Where did the idea for your new scent come from?
I’d already done three fragrances based on gardens, and it was starting to feel formulaic. But when I told friends and customers that we were going to try something different, they said: “No! We love the garden scents!” I thought, Okay, but it has to be different this time. The previous scents were based on exotic gardens, so Pierre-Alexis Dumas [Hermès’s general artistic director] and I thought it would be fun to do something inspired by our urban garden.
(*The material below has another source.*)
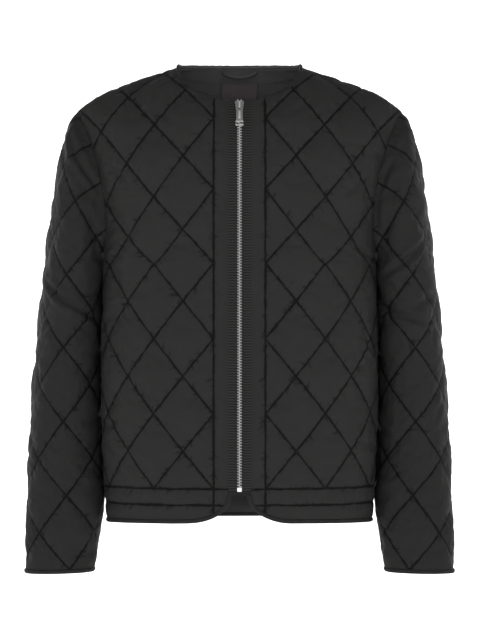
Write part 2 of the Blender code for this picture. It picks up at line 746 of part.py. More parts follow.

I spend a lot of time up there, so it made sense.
What’s growing on the roof, and how does it show up in the fragrance?
It’s mostly trees—there’s magnolia, apple, and pear—so the blend is more fruity than floral.
Do you have several scents in the works at the same time?
Yes, right now there are eight or 10—but in the end, 90 percent of what I create goes into the garbage. I’ve been working on a lily of the valley fragrance for a few years, and it’s very difficult. It has to have a shape that’s unique. A rose is a rose, but so what? Tell me more.
How do you know when you’ve got something special?
When you’re creating a blend, of course you think it’s great. You created it! But you have to walk away and see how it holds up. First, I put it aside for two weeks. If it still says something, I leave it for another two. If it’s still talking to me after a month, it will also talk to other people. That test is really better than any focus group.
Are there any smells that you detest?
No, because all odors are material. When you start in perfumery, you encounter certain notes and say, “Wow, this is awful.” Then, after a few years, you see that awful things can be very interesting to use. Your way of thinking changes.
When you walk down the street, do you smell everybody and everything, or
can you turn off your nose?
I can’t turn it off but I can identify an odor rapidly, and once you identify something it’s not so disturbing. It’s almost like knowing what a wild animal is. Yes, it’s a tiger. Okay, now go away.
Do you burn scented candles in your home?
I don’t like them. Burning candles is a way to avoid your own smell. I prefer smelling odors from the kitchen, the fireplace, your dogs, your cats, your kids. The odor of your life is who you are, and I prefer to know you, not your candle.